Perhaps the lesson here is to have contingency plans in place to pull U.S. officials out of such situations quickly (as of today, think Sanaa, Libreville, Yaounde, among others).  That would have the downside of leaving other U.S. citizens without exit assistance, at least not in place.  But many of them are taken care of by their corporate employers.  Many others will be dual nationals, and only nominally American, and should be able to fend for themselves as well as locals.  (State’s P.J. Crowley seemed implicitly to make this point in an early briefing on the question.)  In any case the safety of the few has compromised the global effectiveness of the whole.

http://opiniojuris.org/2011/02/26/libya-did-citizen-evacuations-stand-in-the-way-of-better-policy/

4 Responses

  1. As a former diplomat with experience at some 20+ US diplomatic facilities over the years, I do know a bit about evacuation plans; I’ve even helped draw up several plans. Every embassy has them and they are part of the regular inspection process. The plans are drawn up locally and challenged by State Dept. in Washington to assure feasibility.

    All of them, however, necessarily rely on local security and police forces. Not every embassy has a USMC Embassy Security Guard detachment; those are subject to bilateral negotiation and further subject to USMC staffing availability. Often–and these days, usually–the embassies will also have a contracted security force, hired locally.

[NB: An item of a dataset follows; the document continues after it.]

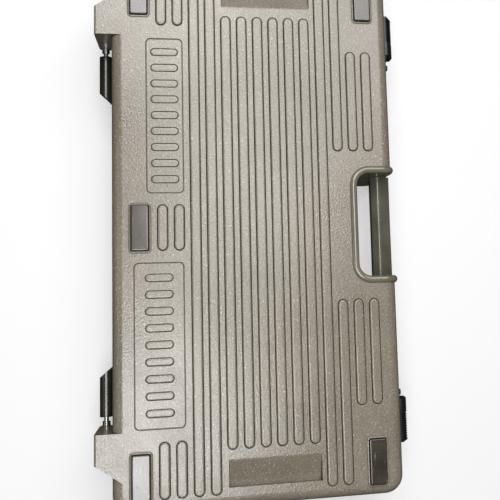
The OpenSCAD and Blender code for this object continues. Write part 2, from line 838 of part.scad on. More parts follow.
// The power lead: a trunk between the two foam blocks, a feed from the box and a branch to every plug.
module power_lead() {
    reach_x = bay_x(bays - 1) + branch_d;
    color(black_color) {
        translate([-reach_x, lead_y, lead_z]) rotate([0, 90, 0]) cylinder(d = lead_d, h = 2 * reach_x);
        for (i = [0 : bays - 1]) translate([bay_x(i), lead_y, lead_z]) rotate([90, 0, 0])
            cylinder(d = branch_d, h = lead_y - plug_y - 0.3);
        translate([0, lead_y, lead_z]) rotate([-90, 0, 0])
            cylinder(d = branch_d, h = box_y0 - lead_y + relief_in - 2);
    }
}

module power_plugs() {
    color(black_color) for (i = [0 : bays - 1]) translate([bay_x(i), plug_y, lead_z]) rotate([90, 0, 0])
        difference() {
            union() {
                cylinder(d = plug_d, h = plug_l);
                translate([0, 0, plug_l - eps]) cylinder(d = plug_tip_d, h = plug_tip_l);
            }
            translate([0, 0, plug_l]) cylinder(d = plug_bore_d, h = plug_tip_l + cut, $fn = bore_fn);
        }
}

// ---------------------------------------------------------------- lid

// Children drawn as for the lower shell come out upside down as the lid, at the drawing's lid angle.
module as_lid() {
    lid_turn() translate([0, 0, case_h]) mirror([0, 0, 1]) children();
}

module lid_turn() {
    translate([0, hinge_y, split_z]) rotate([-lid_angle, 0, 0]) translate([0, -hinge_y, -split_z]) children();
}

module at_hinge_screws() {
    for (side = [-1, 1], x = hinge_screw_xs)
        translate([side * x, half_d + leaf_t, hinge_screw_z]) rotate([-90, 0, 0]) children();
}

module lid_plaque() {
    first = lid_plaque_rows[0];
    last = lid_plaque_rows[1];
    translate([0, rib_y0 - (first + last) / 2 * rib_pitch, lid_face - cut])
        linear_extrude(cut + plaque_depth)
            rounded_rect(lid_plaque_l, (last - first) * rib_pitch + rib_w, lid_plaque_r);
}

module lid_shell() {
    color(case_color) {
        lid_turn() difference() {
            union() {
                translate([0, 0, case_h]) mirror([0, 0, 1]) {
                    difference() {
                        tray_block(lid_face);
                        tray_hollow(lid_face);
                    }
                    for (row = [0 : rib_rows - 1], s = lid_spans(row)) rib(s, row, lid_face);
                }
                at_hinge_screws() translate([0, 0, -leaf_t - wall - boss_l])
                    cylinder(r = boss_r, h = boss_l + wall / 2);
            }
            translate([0, 0, case_h]) mirror([0, 0, 1]) {
                well_cut();
                at_well_screws(lid_face) screw_hole(wall + 2 * cut);
                lid_plaque();
            }
            at_hinge_screws() screw_hole(hinge_screw_l + 2);
            for (x = slider_rest) translate([x + stud_offset, -half_d - cut, stud_z]) rotate([-90, 0, 0])
                cylinder(d = stud_thread_d + 2 * thread_gap, h = wall + 2 * cut, $fn = bore_fn);
        }
    }
}

module lid_handle_well() {
    color(rim_color) as_lid() well(lid_face);
}

module lid_well_screws() {
    color(steel_color) as_lid() at_well_screws(lid_face) screw(well_screw_l);
}

module lid_foam() {
    z1 = case_h - lid_face - wall - eps;
    color(foam_color) lid_turn() translate([0, 0, z1 - lid_foam_t]) linear_extrude(lid_foam_t) difference() {
        rounded_rect(2 * inner_x - edge_r, 2 * inner_y - edge_r, corner_r);
        opening_outline(well_room);
    }
}

// ---------------------------------------------------------------- hinges

// A leaf on the lid's rear wall with a knuckle around the hinge axis and a sloped inner end.
module hinge_knuckle() {
    difference() {
        intersection() {
            translate([0, 0, split_z - knuckle_d]) linear_extrude(2 * knuckle_d + leaf_h) polygon([
                [leaf_x0, half_d], [knuckle_x1, half_d], [knuckle_x1, rear_y + cut],
                [knuckle_x0, rear_y + cut], [leaf_x0, half_d + leaf_t],
            ]);
            translate([leaf_x0 - cut, 0, 0]) union() {
                translate([0, hinge_y, split_z]) rotate([0, 90, 0])
                    cylinder(d = knuckle_d, h = knuckle_x1 - leaf_x0 + 2 * cut);
                rotate([90, 0, 90]) linear_extrude(knuckle_x1 - leaf_x0 + 2 * cut) polygon([
                    [half_d, leaf_z0], [half_d, leaf_z0 + leaf_h], [half_d + leaf_t, leaf_z0 + leaf_h],
                    [half_d + leaf_t, leaf_z0 + leaf_rib_h], [hinge_y + 3, split_z + 4], [hinge_y, split_z],
                    [hinge_y - 3, split_z + 2],
                ]);
            }
        }
        translate([pin_x0 - 0.5, hinge_y, split_z]) rotate([0, 90, 0])
            cylinder(d = pin_d + 2 * pin_press, h = knuckle_x1 - pin_x0 + cut, $fn = bore_fn);
    }
}

module hinge_leaf_side(side) {
    lid_turn() difference() {
        mirror([side < 0 ? 1 : 0, 0, 0]) hinge_knuckle();
        at_hinge_screws() screw_hole(leaf_t + cut);
    }
}

module left_hinge_knuckle() { color(black_color) hinge_leaf_side(-1); }
module right_hinge_knuckle() { color(black_color) hinge_leaf_side(1); }

module hinge_pin() {
    lid_turn() translate([0, hinge_y, split_z]) rotate([0, 90, 0]) {
        translate([0, 0, pin_x0]) cylinder(d = pin_d, h = pin_x1 - pin_x0, $fn = bore_fn);
        translate([0, 0, collar_x0]) cylinder(d = collar_d, h = collar_x1 - collar_x0);
    }
}

module left_hinge_pin() { color(steel_color) mirror([1, 0, 0]) hinge_pin(); }
module right_hinge_pin() { color(steel_color) hinge_pin(); }

module hinge_screws() {
    color(steel_color) lid_turn() at_hinge_screws() screw(hinge_screw_l);
}

// ---------------------------------------------------------------- nodes

base_shell();
handle_well();
well_screws();
handle_grip();
grip_screws();
front_left_foot();
front_right_foot();
rear_left_foot();
rear_center_foot();
rear_right_foot();
left_latch_guide();
right_latch_guide();
latch_guide_screws();
left_latch_slider();
right_latch_slider();
floor_pad();
pedal_foam();
rear_foam();
junction_box();
junction_box_cover();
cover_screws();
phone_jacks();
jack_nuts();
power_socket();
power_lead();
power_plugs();
lid_shell();
lid_handle_well();
lid_well_screws();
lid_foam();
left_latch_stud();
right_latch_stud();
stud_nuts();
left_hinge_knuckle();
right_hinge_knuckle();
left_hinge_pin();
right_hinge_pin();
hinge_screws();
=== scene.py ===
"""Looks of the pedalboard case: moulded shells, rubber feet, handle, latches, hinges and foam lining."""
import json
import math

import bmesh
import bpy
import numpy as np
from mathutils import Matrix, Vector


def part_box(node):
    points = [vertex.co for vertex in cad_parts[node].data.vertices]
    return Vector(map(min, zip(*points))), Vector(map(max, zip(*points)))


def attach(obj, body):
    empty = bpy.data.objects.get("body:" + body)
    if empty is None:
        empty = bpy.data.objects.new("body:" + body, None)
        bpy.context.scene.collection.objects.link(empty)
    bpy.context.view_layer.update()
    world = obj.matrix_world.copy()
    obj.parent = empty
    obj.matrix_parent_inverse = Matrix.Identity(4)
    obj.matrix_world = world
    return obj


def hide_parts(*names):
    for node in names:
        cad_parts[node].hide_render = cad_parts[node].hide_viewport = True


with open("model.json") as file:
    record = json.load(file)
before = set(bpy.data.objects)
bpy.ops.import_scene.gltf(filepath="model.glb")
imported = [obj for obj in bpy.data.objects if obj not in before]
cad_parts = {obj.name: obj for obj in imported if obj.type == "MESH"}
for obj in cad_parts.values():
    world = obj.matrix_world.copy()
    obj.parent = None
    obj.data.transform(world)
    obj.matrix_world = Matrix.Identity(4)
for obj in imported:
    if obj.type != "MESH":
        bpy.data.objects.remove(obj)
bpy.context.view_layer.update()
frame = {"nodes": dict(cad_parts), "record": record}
nodes = frame["nodes"]

MM = 0.001

# ---------------------------------------------------------------- sizes, in mm, from the frame


def box_mm(node):
    """Lowest and highest corner of a CAD node, in mm."""
    low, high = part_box(node)
    return Vector(low) / MM, Vector(high) / MM


base_low, base_high = box_mm("base_shell")
lid_low, lid_high = box_mm("lid_shell")
foot_low, foot_high = box_mm("rear_center_foot")
_, knuckle_high = box_mm("right_hinge_knuckle")
_, well_high = box_mm("handle_well")
grip_low, grip_high = box_mm("handle_grip")

CASE_H = lid_high.z
HALF_L = base_high.x
HALF_D = lid_high.y
REAR_Y = base_high.y
SPLIT_Z = CASE_H / 2
SPLIT_GAP = lid_low.z - SPLIT_Z
RIB_H = 2.0
BASE_FACE = base_low.z + RIB_H
LID_FACE = RIB_H
WALL = 3.0
CORNER_R = 20.0
EDGE_R = 12.0
TONGUE_H = 2.2
KNUCKLE_R = 7.0
HINGE_Y = knuckle_high.y - KNUCKLE_R

RIB_ROWS = 14
RIB_PITCH = 17.5
RIB_W = 10.0
GROOVE_DEPTH = 0.6
RIB_Y0 = 100.9
RIB_END = HALF_L - 15
RIB_RECESS_END = HALF_L - 60.2
PLAQUE_IN = 24.0
PLAQUE_OUT = HALF_L - 71.4
GRIP_HALF = grip_high.x + 0.1
HANDLE_RIB = GRIP_HALF + 25.4
FRONT_RIB_END = HALF_L - 97.8
OPENING_Y = -HALF_D + 42
OPENING_R = 14.0
LINER_T = 3.0
RIM_W = well_high.x - GRIP_HALF
RIM_H = 3.2

FOOT_X = HALF_L - 36.6
FOOT_Y = (foot_low.y + foot_high.y) / 2
FOOT_L = foot_high.x - foot_low.x
FOOT_W = foot_high.y - foot_low.y
FOOT_SINK = foot_high.z - BASE_FACE
FEET = {
    "front_left_foot": (-FOOT_X, -FOOT_Y),
    "front_right_foot": (FOOT_X, -FOOT_Y),
    "rear_left_foot": (-FOOT_X, FOOT_Y),
    "rear_center_foot": (0.0, FOOT_Y),
    "rear_right_foot": (FOOT_X, FOOT_Y),
}

BLOCK_X0, BLOCK_X1, BLOCK_FACE_X1 = 211.0, 253.5, 241.5
BLOCK_SLOPE = (BLOCK_X1 - BLOCK_FACE_X1) / (REAR_Y - HALF_D)
EAR_L = 18.0
PIN_BORE_R = 2.6

# Panels on the underside: centre x, centre y, length, width
PLAQUES = [(-122.0, 97.7, 170.0, 39.0), (123.0, 105.0, 172.0, 52.0)]
PLAQUE_DEPTH = 0.6
PLAQUE_BAR_PITCH, PLAQUE_BAR_W, PLAQUE_BAR_L = 17.5, 7.0, 28.0

# The blank panel on the lid, which covers the rib rows from the first to the second of these
LID_PLAQUE_L = 220.0
LID_PLAQUE_ROWS = (4, 7)
LID_PLAQUE_GAP = 12.0

RECESS_X0, RECESS_X1 = HALF_L - 50.4, HALF_L - 21
RECESS_Y0, RECESS_Y1 = -63.5, 35.5
RECESS_DEPTH = 8.0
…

    If there is no local security force willing or able to protect the facility, then there’re not a lot of good options. If the local police or military refuse to do their job, there’s no way to make them do it. (See: US Embassy, Tehran, 1979.)

    Where there a USMC-SG detachment, its role would not be to guard potential evacuees, anyway. Its purpose is solely to buy enough time to destroy classified materials in an embassy or consulate. It would, of course, be willing to provide defense in the face of direct threats, but not so much in the face of generalized threats. No detachment is big enough to protect a hundred or more people having to travel even a few miles across a battleground.

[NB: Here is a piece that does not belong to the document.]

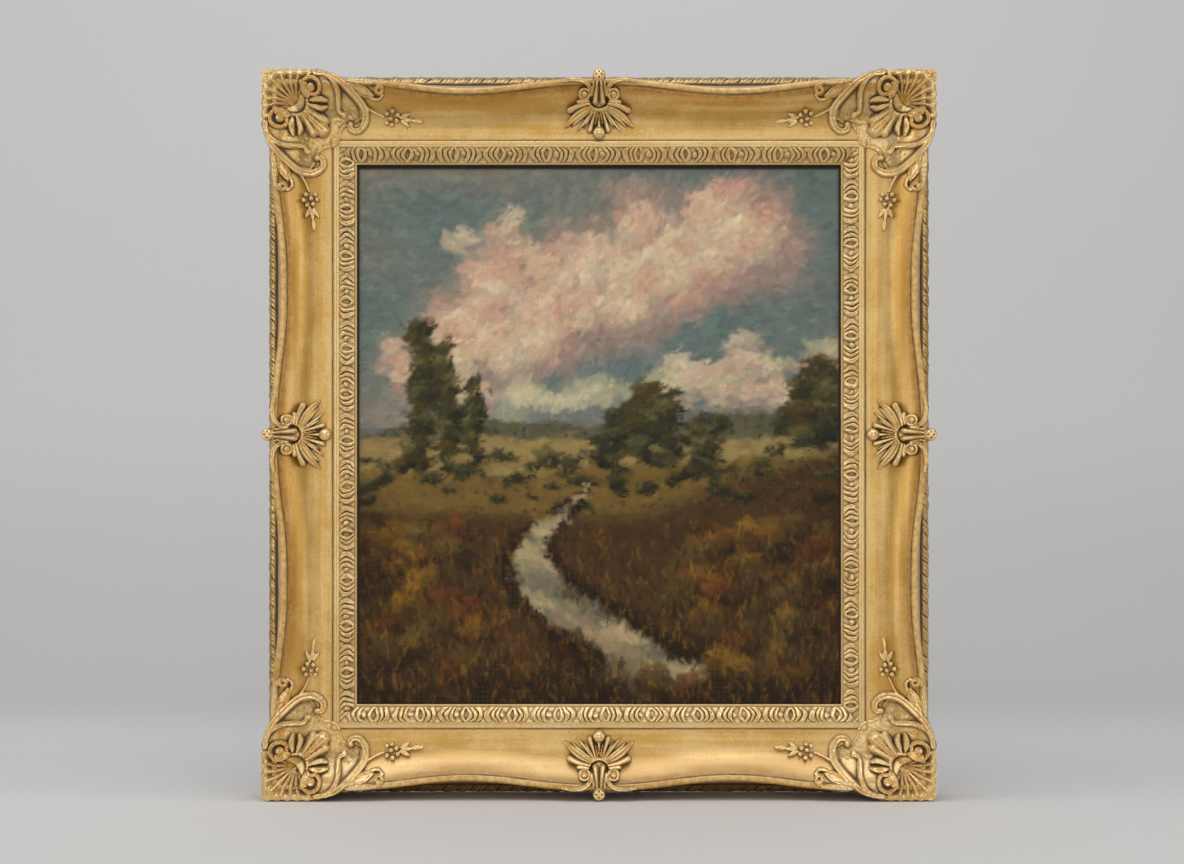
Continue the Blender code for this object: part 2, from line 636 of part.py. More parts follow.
def centre_ornament_mesh():
    """The centre casting about the middle of the rail's outer edge."""
    columns = 2 * math.ceil(CENTRE_HALF_WIDTH / CARVING_GRID) + 1
    lines = np.linspace(-CENTRE_HALF_WIDTH, CENTRE_HALF_WIDTH, columns)
    stations = sweep_stations(SWEEP_END)
    lips = lip_offset(SWEEP_START + SWEEP_EASE, stations)
    rows = [fill_row(seat_row(lip)) for lip in np.interp(np.abs(lines), stations, lips)]
    along = np.tile(lines, (len(rows[0]), 1))
    inward = np.stack([row[:, 0] for row in rows], 1)
    seat = np.stack([row[:, 1] for row in rows], 1)
    drape = np.stack([crest_of(row) for row in rows], 1)
    carving = centre_carving(along.ravel() / CARVING_STEP, inward.ravel() / CARVING_STEP)
    inside, relief = (field.reshape(along.shape) for field in carving)
    face = np.maximum(drape + ORNAMENT_EDGE + relief * CARVING_STEP, seat + ORNAMENT_EDGE)
    usable = np.ones((along.shape[0] - 1, along.shape[1] - 1), bool)
    return body_from_grid("centre_ornament", (along, inward, seat, face), inside, usable, CENTRE_FACES)


def thin_out(thing, ratio):
    """Keep the carving with fewer faces."""
    modifier = thing.modifiers.new("Fewer faces", "DECIMATE")
    modifier.decimate_type = "COLLAPSE"
    modifier.ratio = min(1.0, ratio)
    modifier.use_collapse_triangulate = True


# Canvas and stretcher

def canvas_mesh():
    """Canvas stretched flat and turned back over the stretcher's edges, open behind."""
    front = SHOULDER_HEIGHT - JOINT_GAP
    back = front - CANVAS_THICKNESS - JOINT_GAP - STRETCHER_DEPTH
    corners = ((-1, -1), (1, -1), (1, 1), (-1, 1))

    def ring(inset, height):
        return [(x * (CANVAS_WIDTH / 2 - inset), -height, z * (CANVAS_HEIGHT / 2 - inset))
                for x, z in corners]

    rings = [ring(0.0, front), ring(0.0, back), ring(CANVAS_THICKNESS, back),
             ring(CANVAS_THICKNESS, front - CANVAS_THICKNESS)]
    faces = [(0, 1, 2, 3), (12, 15, 14, 13)]
    for level in range(3):
        for i in range(4):
            j = (i + 1) % 4
            faces.append((4 * level + i, 4 * level + 4 + i, 4 * level + 4 + j, 4 * level + j))
    return closed_mesh("canvas", [point for level in rings for point in level], faces)


def stretcher_mesh(name, half_length, half_outer):
    """One stretcher bar, bevelled in front so that only its outer edge bears on the canvas."""
    front = SHOULDER_HEIGHT - JOINT_GAP - CANVAS_THICKNESS - JOINT_GAP
    back = front - STRETCHER_DEPTH
    wrap = CANVAS_THICKNESS + JOINT_GAP
    section = np.array([(wrap, back), (STRETCHER_WIDTH, back),
                        (STRETCHER_WIDTH, front - STRETCHER_BEVEL), (wrap + STRETCHER_BEVEL, front),
                        (wrap, front)])
    rings = [place_section(section, mitred_end(section, half_length, side), half_outer)
             for side in (-1, 1)]
    return swept_length(name, rings, merge_flat=False)


def build():
    """Make every piece of the painting and its frame."""
    for thing in list(bpy.data.objects):
        bpy.data.objects.remove(thing)
    gilt = make_material("gilt_rail", (0.60, 0.42, 0.17), 0.42, 0.8)
    gilt_slip = make_material("gilt_slip", (0.66, 0.48, 0.23), 0.42, 0.8)
    gilt_cast = make_material("gilt_casting", (0.64, 0.44, 0.20), 0.40, 0.8)
    paint = make_material("oil_paint", (0.26, 0.23, 0.16), 0.50)
    pine = make_material("pine", (0.55, 0.40, 0.24), 0.75)

    picture = bpy.data.objects.new("painting", None)
    picture.location = PICTURE_CENTRE
    bpy.context.scene.collection.objects.link(picture)

    half_wide, half_high = OUTER_WIDTH / 2, OUTER_HEIGHT / 2
    corner_mesh, corner_ratio = corner_ornament_mesh()
    centre_mesh, centre_ratio = centre_ornament_mesh()
    for k, side in enumerate(SIDES):
        turn = k * math.pi / 2
        half_length, half_outer = (half_wide, half_high) if k % 2 == 0 else (half_high, half_wide)
        add_object("rail_" + side, rail_mesh("rail_" + side, half_length, half_outer), gilt,
                   (0, 0, 0), turn, picture)
        add_object("slip_" + side, slip_mesh("slip_" + side, half_length, half_outer), gilt_slip,
                   (0, 0, 0), turn, picture)
        bar_length, bar_outer = ((CANVAS_WIDTH / 2, CANVAS_HEIGHT / 2) if k % 2 == 0
                                 else (CANVAS_HEIGHT / 2, CANVAS_WIDTH / 2))
        add_object("stretcher_" + side, stretcher_mesh("stretcher_" + side, bar_length, bar_outer),
                   pine, (0, 0, 0), turn, picture)
        out = (math.sin(turn), math.cos(turn))
        back_along = (-math.cos(turn), math.sin(turn))
        middle = (out[0] * half_outer, 0.0, out[1] * half_outer)
        corner = (middle[0] + back_along[0] * half_length, 0.0, middle[2] + back_along[1] * half_length)
        casting = add_object("corner_ornament_%d" % (k + 1), corner_mesh, gilt_cast, corner, turn,
                             picture)
        thin_out(casting, corner_ratio)
        casting = add_object("centre_ornament_%d" % (k + 1), centre_mesh, gilt_cast, middle, turn,
                             picture)
        thin_out(casting, centre_ratio)
    add_object("canvas", canvas_mesh(), paint, (0, 0, 0), 0.0, picture)
    bpy.context.view_layer.update()


build()
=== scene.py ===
"""Looks of a framed oil landscape: a gilt swept frame with cast ornaments round a stretched canvas.

The picture faces -Y. Frame parts are drawn with three measures: "along" runs beside one side
of the frame from its middle, "inward" from the frame's outer edge towards the picture, and
"height" from the frame's flat back towards the viewer. All sizes are in metres.
"""
import json
import logging
import math
from dataclasses import dataclass, field, replace
from enum import Enum

import bpy
import numpy as np
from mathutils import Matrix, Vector

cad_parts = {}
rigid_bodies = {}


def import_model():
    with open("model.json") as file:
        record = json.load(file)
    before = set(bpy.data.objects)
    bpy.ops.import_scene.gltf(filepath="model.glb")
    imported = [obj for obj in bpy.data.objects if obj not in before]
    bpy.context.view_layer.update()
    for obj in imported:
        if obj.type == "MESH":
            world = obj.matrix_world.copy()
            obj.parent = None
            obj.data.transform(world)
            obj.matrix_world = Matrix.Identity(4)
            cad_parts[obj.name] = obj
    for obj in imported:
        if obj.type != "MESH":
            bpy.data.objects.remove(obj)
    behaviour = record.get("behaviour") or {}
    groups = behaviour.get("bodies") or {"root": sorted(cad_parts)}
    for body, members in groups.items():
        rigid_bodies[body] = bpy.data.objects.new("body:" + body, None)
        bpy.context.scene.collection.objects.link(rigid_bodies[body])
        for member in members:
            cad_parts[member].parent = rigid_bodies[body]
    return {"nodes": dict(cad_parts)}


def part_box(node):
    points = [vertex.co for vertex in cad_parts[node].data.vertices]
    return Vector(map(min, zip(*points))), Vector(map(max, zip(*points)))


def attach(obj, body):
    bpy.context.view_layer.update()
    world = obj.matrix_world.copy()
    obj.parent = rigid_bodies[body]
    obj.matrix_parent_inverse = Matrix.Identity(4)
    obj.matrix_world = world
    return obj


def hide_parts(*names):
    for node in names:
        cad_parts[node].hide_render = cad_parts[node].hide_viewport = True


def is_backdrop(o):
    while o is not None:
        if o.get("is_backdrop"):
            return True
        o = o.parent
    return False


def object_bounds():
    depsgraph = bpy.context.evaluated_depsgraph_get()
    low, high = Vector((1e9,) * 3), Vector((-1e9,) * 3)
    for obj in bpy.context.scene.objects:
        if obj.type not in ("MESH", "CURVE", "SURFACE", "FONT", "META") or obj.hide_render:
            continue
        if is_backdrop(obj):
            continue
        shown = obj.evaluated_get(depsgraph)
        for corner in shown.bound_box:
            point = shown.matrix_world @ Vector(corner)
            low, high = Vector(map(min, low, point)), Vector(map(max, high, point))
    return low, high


Array = np.ndarray
log = logging.getLogger("framed_landscape")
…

    The USMC has a reaction force that can be put on the ground, usually with 48 hours, strong enough to force an exit–assuming there’s an exit available. It might be able to coordinate with the US Navy to provide airlift to US naval vessels. The reaction team is not necessarily right where you need it, when you need it, though. It can take longer than 48 hours if the ships are elsewhere.

    Much like people who live in the path of hurricanes, Americans living abroad need to take some steps to insure their own safety. Like knowing where the exits are and how to get to them. They cannot expect that Uncle Sam will be there in a few hours to make everything well.

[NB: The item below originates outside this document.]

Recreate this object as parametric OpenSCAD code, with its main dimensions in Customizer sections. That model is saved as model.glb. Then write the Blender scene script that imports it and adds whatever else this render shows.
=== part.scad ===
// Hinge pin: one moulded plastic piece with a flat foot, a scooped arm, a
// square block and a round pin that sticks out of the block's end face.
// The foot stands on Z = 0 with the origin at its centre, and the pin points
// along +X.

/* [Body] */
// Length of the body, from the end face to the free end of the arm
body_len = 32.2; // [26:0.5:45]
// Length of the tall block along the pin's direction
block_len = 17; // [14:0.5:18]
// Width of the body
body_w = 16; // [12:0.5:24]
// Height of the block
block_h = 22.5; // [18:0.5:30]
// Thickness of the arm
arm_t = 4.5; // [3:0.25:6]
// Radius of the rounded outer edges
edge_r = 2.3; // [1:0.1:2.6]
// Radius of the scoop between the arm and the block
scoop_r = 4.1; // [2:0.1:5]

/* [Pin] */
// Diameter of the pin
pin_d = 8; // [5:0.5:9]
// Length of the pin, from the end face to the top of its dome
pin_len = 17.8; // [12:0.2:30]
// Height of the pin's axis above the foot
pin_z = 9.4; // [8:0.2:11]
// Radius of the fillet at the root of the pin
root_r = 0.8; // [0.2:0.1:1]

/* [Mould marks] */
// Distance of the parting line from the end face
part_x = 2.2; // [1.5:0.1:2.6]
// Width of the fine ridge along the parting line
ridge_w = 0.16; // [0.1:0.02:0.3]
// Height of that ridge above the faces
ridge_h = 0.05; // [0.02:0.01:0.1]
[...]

  2. I’m a tiny bit gobsmacked that the US Embassy compound in, um, LIBYA??? is poorly secured.

    That said, France and Britain between them have several times as many nationals on the ground as us and their heads of government managed to be a bit more forthright and a bit more promptly.

    More seriously, if this is genuinely the measure of US foreign policy, one understands Obama’s generally timid line. After all there are US nationals all over the world with the possible exception of North Korea – and one wouldn’t want to antagonise anyone who might hurt them, would one?

  3. You might want to address the issue to Congress. It has control over State Dept’s budget.

  4. 1.  Conventional wisdom isn’t always wrong. It just seems like it most of the time.
    Still, perception influences reality, even if it does not (as some believe) equate to reality.

    2.  No marines in Tripoli? Sounds like the inspiration for a Country & Western song, perhaps using the “Do They Know It’s Christmas” tune from 1985.
    (But I digress.)

    3.  There are contingency plans for lots of things. The Marine Corps has something of a sideline in NEOs (non-combatant evacuation operations), but some of the sketchier places tend to rather out-of-the-way and would need some assistance to get out and that assistance would take time getting there.
    Recall that during the Rwandan genocide, our embassy folks had to convoy out of the country on their own, something that good RSOs and consular chiefs keep in the back of their minds as one of the nightmare scenarios to prepare against.
    The argument about dual nationals has come up before, and The Onion recently did a piece lampooning the American practise of having to evacuate visitors to places nobody in their right mind should want to visit. I don’t have an answer to either question, but it’s nice to see people asking in public fora what consular officers sometimes ask each other quietly, where the public can’t hear us.
    (Don’t get me wrong, we’ll do everything we can to help, but think of us as firemen who can’t help but wonder to one another just why you were playing with matches.)